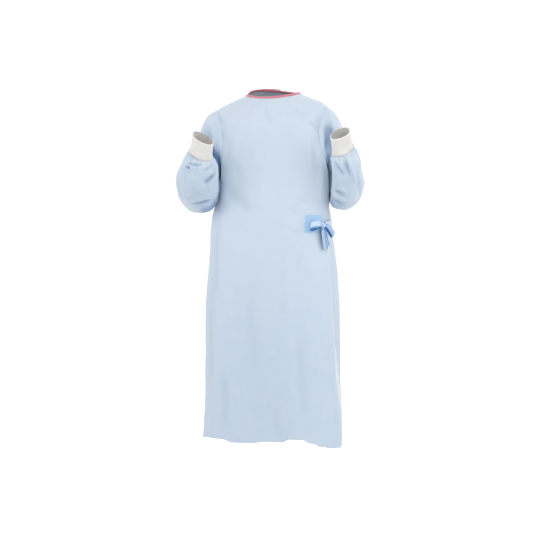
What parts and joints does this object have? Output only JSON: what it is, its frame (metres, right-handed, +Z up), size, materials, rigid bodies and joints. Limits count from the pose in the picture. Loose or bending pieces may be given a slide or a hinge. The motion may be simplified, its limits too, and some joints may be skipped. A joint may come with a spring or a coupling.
{
  "type": "surgical gown",
  "caption": "Disposable pale blue non-woven surgical gown in its worn shape, wrapped at the back, forearms folded up, with white knit cuffs, pink neck tape and a blue side bow.",
  "frame": {"origin": "between the wearer's shoulders, in the middle of the body, at the height of the side of the neck opening", "axes": "+X towards the wearer's left, +Y towards the back so that the front faces -Y, +Z up from hem to neck"},
  "size_m": [0.6667, 0.4409, 1.2905],
  "materials": {
    "nonwoven": "matte",
    "rib_knit": "matte",
    "pink_tape": "matte",
    "blue_tie": "matte",
    "hook_tape": "matte"
  },
  "bodies": {
    "root": {"front_panel_shoulder": "nonwoven", "front_panel_chest": "nonwoven", "front_panel_waist": "nonwoven", "front_panel_skirt": "nonwoven", "back_panel_left_shoulder": "nonwoven", "back_panel_left_chest": "nonwoven", "back_panel_left_waist": "nonwoven", "back_panel_left_skirt": "nonwoven", "back_panel_right_shoulder": "nonwoven", "back_panel_right_chest": "nonwoven", "back_panel_right_waist": "nonwoven", "back_panel_right_skirt": "nonwoven", "sleeve_left_upper": "nonwoven", "sleeve_left_elbow": "nonwoven", "sleeve_left_forearm": "nonwoven", "sleeve_right_upper": "nonwoven", "sleeve_right_elbow": "nonwoven", "sleeve_right_forearm": "nonwoven", "cuff_left": "rib_knit", "cuff_right": "rib_knit", "neck_binding": "pink_tape", "neck_tab": "hook_tape", "tie_patch": "blue_tie", "belt_back": "blue_tie", "belt_front": "blue_tie", "bow_knot": "blue_tie", "bow_loop_front": "blue_tie", "bow_loop_back": "blue_tie", "bow_end_front": "blue_tie", "bow_end_back": "blue_tie"}
  },
  "joints": []
}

DIRECTIONS:
Output every line above without altering anything.

ANSWER IN FULL:
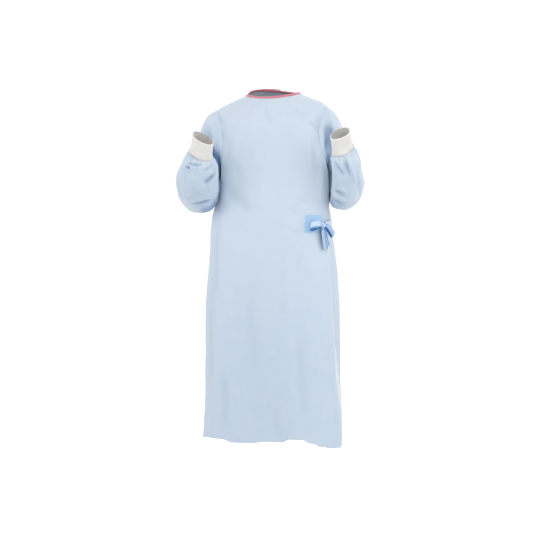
What parts and joints does this object have? Output only JSON: what it is, its frame (metres, right-handed, +Z up), size, materials, rigid bodies and joints. Limits count from the pose in the picture. Loose or bending pieces may be given a slide or a hinge. The motion may be simplified, its limits too, and some joints may be skipped. A joint may come with a spring or a coupling.
{
  "type": "surgical gown",
  "caption": "Disposable pale blue non-woven surgical gown in its worn shape, wrapped at the back, forearms folded up, with white knit cuffs, pink neck tape and a blue side bow.",
  "frame": {"origin": "between the wearer's shoulders, in the middle of the body, at the height of the side of the neck opening", "axes": "+X towards the wearer's left, +Y towards the back so that the front faces -Y, +Z up from hem to neck"},
  "size_m": [0.6667, 0.4409, 1.2905],
  "materials": {
    "nonwoven": "matte",
    "rib_knit": "matte",
    "pink_tape": "matte",
    "blue_tie": "matte",
    "hook_tape": "matte"
  },
  "bodies": {
    "root": {"front_panel_shoulder": "nonwoven", "front_panel_chest": "nonwoven", "front_panel_waist": "nonwoven", "front_panel_skirt": "nonwoven", "back_panel_left_shoulder": "nonwoven", "back_panel_left_chest": "nonwoven", "back_panel_left_waist": "nonwoven", "back_panel_left_skirt": "nonwoven", "back_panel_right_shoulder": "nonwoven", "back_panel_right_chest": "nonwoven", "back_panel_right_waist": "nonwoven", "back_panel_right_skirt": "nonwoven", "sleeve_left_upper": "nonwoven", "sleeve_left_elbow": "nonwoven", "sleeve_left_forearm": "nonwoven", "sleeve_right_upper": "nonwoven", "sleeve_right_elbow": "nonwoven", "sleeve_right_forearm": "nonwoven", "cuff_left": "rib_knit", "cuff_right": "rib_knit", "neck_binding": "pink_tape", "neck_tab": "hook_tape", "tie_patch": "blue_tie", "belt_back": "blue_tie", "belt_front": "blue_tie", "bow_knot": "blue_tie", "bow_loop_front": "blue_tie", "bow_loop_back": "blue_tie", "bow_end_front": "blue_tie", "bow_end_back": "blue_tie"}
  },
  "joints": []
}